Sublime princesa

La primera vez que la vi supe de inmediato que alguien como yo jamás sería suficientemente interesante para alguien como ella, y a pesar de ser amiga de varios de mis compañeros, a pesar de haber viajado todos juntos en el mismo taxi un par de veces, nunca tuve mucho valor como para hablarle, además de que no tenía idea de qué podría decirle a una chica así.

Pero el destino, enigmático como ninguna otra cosa conocida, quiso un cambio.

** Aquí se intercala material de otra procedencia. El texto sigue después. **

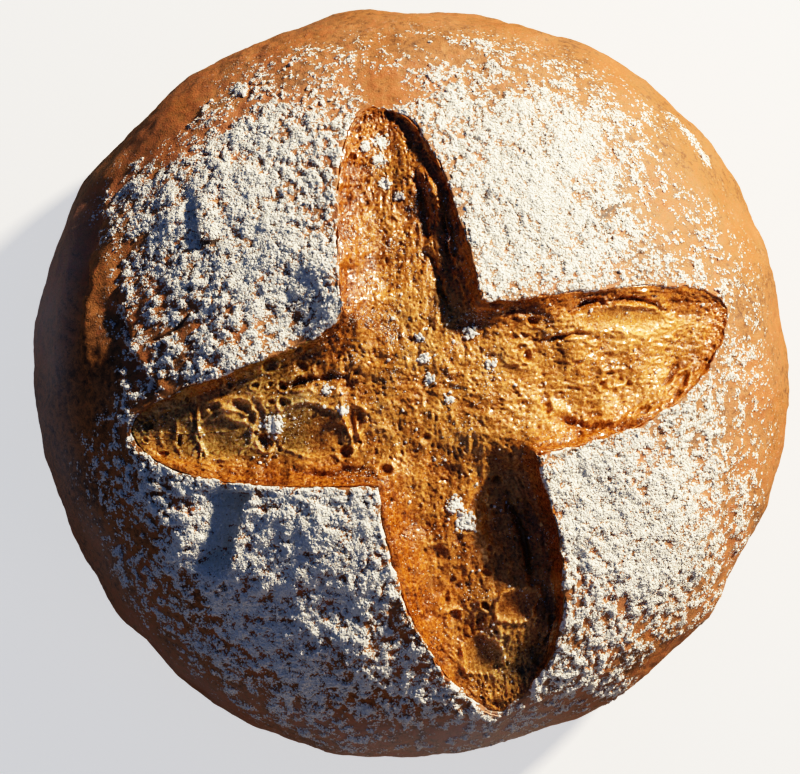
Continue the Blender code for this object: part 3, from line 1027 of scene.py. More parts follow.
def crust_relief(points, flour, crack, distance):
    """Fine relief of the skin in millimetres: lumps, leathery folds, pimples, caked flour, dents, tears."""
    x, y, height = points.T
    share = rim_share(x, y)
    lumps = layers(points, (0.55, 15.0, 50), (0.28, 7.5, 51), (0.24, 3.6, 52))
    lumps += 1.1 * noise(points, 17.0, 60) * smooth_step((share - 0.86) / 0.12) * smooth_step(height / 12.0)
    folds = -0.22 * np.abs(noise(points, 5.2, 53)) - 0.14 * np.abs(noise(points, 2.3, 54))
    pimples = 0.08 * noise(points, 1.3, 55)
    rough = shady(x, y)
    clumps = (0.18 + 0.26 * rough) * noise(points, 2.9, 56) + (0.16 + 0.10 * rough) * noise(points, 1.4, 57)
    clumps = clumps * (1.0 - 0.6 * smooth_step((share - 0.86) / 0.08))
    caked = smooth_step((flour - 0.35) / 0.35) * (0.30 + clumps) + 0.40 * (flour.clip(0.1, 1.5) - 0.1)
    torn = torn_steps(x, y) * smooth_step((distance - TORN_FROM) / TORN_OVER)
    return lumps + folds + pimples + caked - dents(x, y) - torn - 0.7 * crack


print("dents:", len(DENTS), "cracks:", len(CRACKS), "torn lines:", len(TORN_LINES))

# %% [markdown]
# ## The crust's grid
#
# The crust is one skin, from under the crumb, up and over the cut edge, down the dome and round the
# side to the flat base. Rings of points follow the cross outline near the cut and turn into circles
# towards the widest ring. A grid of squares would cut the ragged edge into stairs, and rings don't.

# %% Crust grid
PER_SIDE = 124
COLUMNS = PER_SIDE * len(SIDES)
CRUST_RINGS = 92
SHOULDER_RINGS = 98
SKIRT_RINGS = 26
BASE_RINGS = 8
BASE_RADIUS = 70.0
EDGE_WAVES = 11
EDGE_WAVE_HEIGHT = 0.7
RAGGED = 0.42
# The cut edge of the crust, from its hidden underside to its top: out from the outline, and down
EDGE_RINGS = ((2.4, 6.0), (0.9, 2.2), (0.05, 1.4), (-0.08, 0.8), (0.06, 0.25), (0.42, 0.0))
FIRST_OUT = 0.9
# Two rings under the crumb: share of the way from the middle of the cross to the outline, and depth
HIDDEN_SHARES = (0.4, 0.85)
HIDDEN_DEPTH = 5.0


def reach_of_rim(directions):
    """Distance from the middle of the cross to the widest ring along each direction."""
    reach = np.full(len(directions), RIM_RADIUS)
    for _ in range(30):
        x, y = (CROSS_MIDDLE + directions * reach[:, None]).T
        reach = reach + rim_radius(np.arctan2(y, x)) - np.hypot(x, y)
    return reach


outline = cut_outline(PER_SIDE)
tangent = np.roll(outline, -1, axis=0) - np.roll(outline, 1, axis=0)
tangent /= np.hypot(*tangent.T)[:, None]
outward = np.column_stack([tangent[:, 1], -tangent[:, 0]])
along_edge = plane(np.arange(COLUMNS) * outline_length / COLUMNS, np.zeros(COLUMNS))
ragged = layers(along_edge, (RAGGED, 3.1, 61), (0.6 * RAGGED, 1.3, 62))
spokes = outline - CROSS_MIDDLE
cut_reach = np.hypot(*spokes.T)
spokes /= cut_reach[:, None]
rim_reach = reach_of_rim(spokes)


def hidden_rings():
    """Rings under the crumb, which close the skin into a body."""
    rings = []
    for share in HIDDEN_SHARES:
        flat_ring = CROSS_MIDDLE + spokes * (cut_reach * share)[:, None]
        rings.append(np.column_stack([flat_ring, dome(*flat_ring.T) - CRUMB_DEPTH - HIDDEN_DEPTH]))
    return rings


def edge_rings():
    """The rounded cut edge: each ring is a step out from the outline and a step down."""
    rings = []
    for out, drop in EDGE_RINGS:
        flat_ring = outline + outward * (out + ragged)[:, None]
        x, y = flat_ring.T
        distance = np.full(COLUMNS, max(out, 0.0))
        rings.append(np.column_stack([flat_ring, crust_height(x, y, distance) - drop]))
    return rings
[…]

Por dos años la veía acercarse a saludar a algún amigo que me acompañara, y por ese lapso de tiempo dejé que el silencio hablará por mí. Hasta que un día en el que no esperaba nada emocionante, saliendo de una nutriente clase de filosofía en la que el profesor había hablado de Platón y de su Caverna, se me acercó de repente y me saludó al reconocerme. Pareciera que que me había equivocado no una sino dos veces. Esta chica era más de lo que imaginaba, y tal vez existía oportunidad para mí.

Dos años más han pasado, al igual que una serie de sucesos aleatorios de los que no podría quejarme pero tampoco llamar grandiosos. Ella nunca dejó mis pensamientos, ni siquiera cuando otra chica los ocupó por un tiempo, y ahora solo puedo decirme que no quiero que pasen otro par de años antes de que algo magnífico tome lugar. Me encuentro tan cerca de ella, y tan lejos a la vez, y frente a mis ojos se encuentra el odioso velo de la inseguridad que no me permite distinguir las señales con la facilidad que me gustaría.

Hoy puedo decir con seguridad una sola cosa, pero la vida y el destino me demuestran que, a veces, callar puede traer mejores resultados. Diez días me separan de ella, y luego nada nunca más. O así lo espero.

Los más grandes placeres de la vida no llegan ni rápido ni fácil.